Lavrent’ev is a member of many foreign academies. He is an active member of the Academy of Sciences of the Czechoslovak Socialist Republic (1957), an honorary member of the Academy of Sciences of the People’s Republic of Bulgaria (1966), a corresponding member of the German Academy of Sciences in Berlin (1969), and a foreign member of the Paris Academy of Sciences (1971). He is also a member of many foreign institutions and societies; he was vice-president of the International Mathematical Union from 1966 to 1970.

Lavrent’ev was elected a candidate member of the Central Committee of the CPSU at the Twenty-second through the Twenty-fourth Congresses of the party. He was a deputy to the fifth through eighth convocations of the Supreme Soviet of the USSR. A recipient of the State Prize of the USSR (1946 and 1949) and the Lenin Prize (1958), he has been awarded five Orders of Lenin, the Order of the October Revolution, five other Orders, and various medals; he has also been awarded various foreign orders.

WORKS

Metody teorii funktsii kompleksnogo peremennogo, 3rd ed.

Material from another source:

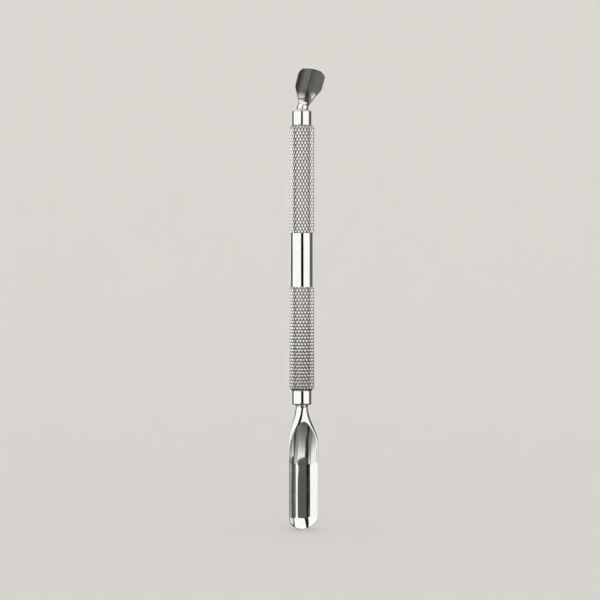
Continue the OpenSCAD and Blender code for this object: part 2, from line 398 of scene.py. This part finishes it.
def knurl_sheet(rows):
    """Flat sheet of diamonds, one unit wide and long, heights from 0 to 1."""
    bm = bmesh.new()
    bmesh.ops.create_circle(bm, segments=4, radius=0.5, cap_ends=True)
    bmesh.ops.subdivide_edges(bm, edges=bm.edges, cuts=1)
    top = list(bm.faces)
    apothem = math.sqrt(0.125)
    for share, rise in KNURL_STEPS:
        bmesh.ops.inset_region(bm, faces=top, thickness=share * apothem, depth=0,
                               use_boundary=True, use_even_offset=True)
        bmesh.ops.translate(bm, verts=top[0].verts, vec=(0, 0, rise))
    peak = bmesh.ops.poke(bm, faces=top)["verts"]
    for vert in peak:
        vert.co.z = 1
    diamond = bm.verts[:] + bm.edges[:] + bm.faces[:]
    row = list(diamond)
    for i in range(1, KNURL_COUNT):
        copy = bmesh.ops.duplicate(bm, geom=diamond)["geom"]
        bmesh.ops.translate(bm, vec=(i, 0, 0),
                            verts=[v for v in copy if isinstance(v, bmesh.types.BMVert)])
        row += copy
    for j in range(1, rows):
        copy = bmesh.ops.duplicate(bm, geom=row)["geom"]
        bmesh.ops.translate(bm, vec=(0.5 * (j % 2), 0.5 * j, 0),
                            verts=[v for v in copy if isinstance(v, bmesh.types.BMVert)])
    return bm


def rim_edges(bm, z):
    """The open edges of a tube at the height z."""
    return [e for e in bm.edges if e.is_boundary
            and all(abs(v.co.z - z) < 1e-3 for v in e.verts)]


def draw_out(bm, edges, radius, z):
    """Carry a ring of edges on to a circle of the given radius and height."""
    grown = bmesh.ops.extrude_edge_only(bm, edges=edges)["geom"]
    for vert in (g for g in grown if isinstance(g, bmesh.types.BMVert)):
        flat = Vector((vert.co.x, vert.co.y)).normalized() * radius
        vert.co = (flat.x, flat.y, z)
    return [g for g in grown if isinstance(g, bmesh.types.BMEdge)]


def knurled_band(z0, z1):
    """A tube of diamonds between two heights, cut square through a row at each end."""
    steps = round((z1 - z0) / (KNURL_PITCH / 2))
    bm = knurl_sheet(steps + 1)
    rise = (z1 - z0) / steps
    for vert in bm.verts:
        turn = 2 * math.pi * (vert.co.x + 0.5) / KNURL_COUNT
        r = knurl_r - KNURL_DEPTH * (1 - vert.co.z)
        vert.co = (r * math.cos(turn), r * math.sin(turn), z0 + vert.co.y * 2 * rise)
    bmesh.ops.remove_doubles(bm, verts=bm.verts, dist=1e-4)
    for z, facing in ((z0, -1), (z1, 1)):
        bmesh.ops.bisect_plane(bm, geom=bm.verts[:] + bm.edges[:] + bm.faces[:],
                               dist=1e-4, plane_co=(0, 0, z), plane_no=(0, 0, facing),
                               clear_outer=True)
    return bm


def finish_piece(name, bm, materials, sharp=30):
    """Close the work on a piece: merge, turn outwards, smooth, scale to metres."""
    bmesh.ops.remove_doubles(bm, verts=bm.verts, dist=1e-4)
    bmesh.ops.recalc_face_normals(bm, faces=bm.faces)
    for face in bm.faces:
        face.smooth = True
    for edge in bm.edges:
        edge.smooth = edge.calc_face_angle(0) < math.radians(sharp)
    bmesh.ops.scale(bm, vec=(MM, MM, MM), verts=bm.verts)
    return link(name, bm, materials)


handle_bm = bmesh.new()
for low, high in ((tube_low.z + KNURL_BEVEL, -BAND_HALF - SHOULDER),
                  (BAND_HALF + SHOULDER, tube_high.z - KNURL_BEVEL)):
    band = knurled_band(low, high)
    mesh = bpy.data.meshes.new("band")
    band.to_mesh(mesh)
    band.free()
    handle_bm.from_mesh(mesh)
    bpy.data.meshes.remove(mesh)

smooth_rings = []
for side in (-1, 1):
    edges = rim_edges(handle_bm, side * (BAND_HALF + SHOULDER))
    edges = draw_out(handle_bm, edges, SHOULDER_R, side * BAND_HALF)
    smooth_rings += draw_out(handle_bm, edges, BAND_R, side * (BAND_HALF - 0.02))
bmesh.ops.bridge_loops(handle_bm, edges=smooth_rings)
bore_rings = []
for z, side in ((tube_low.z, 1), (tube_high.z, -1)):
    edges = rim_edges(handle_bm, z + side * KNURL_BEVEL)
    edges = draw_out(handle_bm, edges, KNURL_END_R, z)
    edges = draw_out(handle_bm, edges, BORE_R, z)
    bore_rings += edges
bmesh.ops.bridge_loops(handle_bm, edges=bore_rings)
for face in handle_bm.faces:
    face.material_index = int(abs(face.calc_center_median().z) < BAND_HALF + 0.01)

handle = finish_piece("handle_tube_finished", handle_bm,
                      [knurled_steel(), polished_steel("polished_band")])
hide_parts("handle_tube")
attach(handle, "root")

# ---- End plugs -----------------------------------------------------------------
# Two turned stainless plugs. Each has a collar that shows and a spigot pressed into
# the tube, and is bored through for the tang of its blade.
COLLAR_R = 2.8
COLLAR_BEVEL = 0.3
SPIGOT_LEN = 10
SPIGOT_LEAD = 0.4
TANG_R = 1.5
PLUG_STEPS = 96
SEAT_EDGE = 0.06
HOLD = 0.04

upper_face = box_mm("upper_end_plug")[1].z
lower_face = box_mm("lower_end_plug")[0].z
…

Moscow, 1965. (With B. V. Shabat.)

Variatsionnyi metod v kraevykh zadachakh dlia sistem uravnenii ellipticheskogo tipa. Moscow, 1962.

REFERENCES

Nekotorye problemy matematiki i mekhaniki; k 70-letiiu M. A. Lavrent’eva. Leningrad, 1970.
Mikhail Alekseevich Lavrent’ev. Moscow, 1971. (AN SSSR. Materialy k biobibliografii uchenykh SSSR. Seriia matematiki. Issue 12.)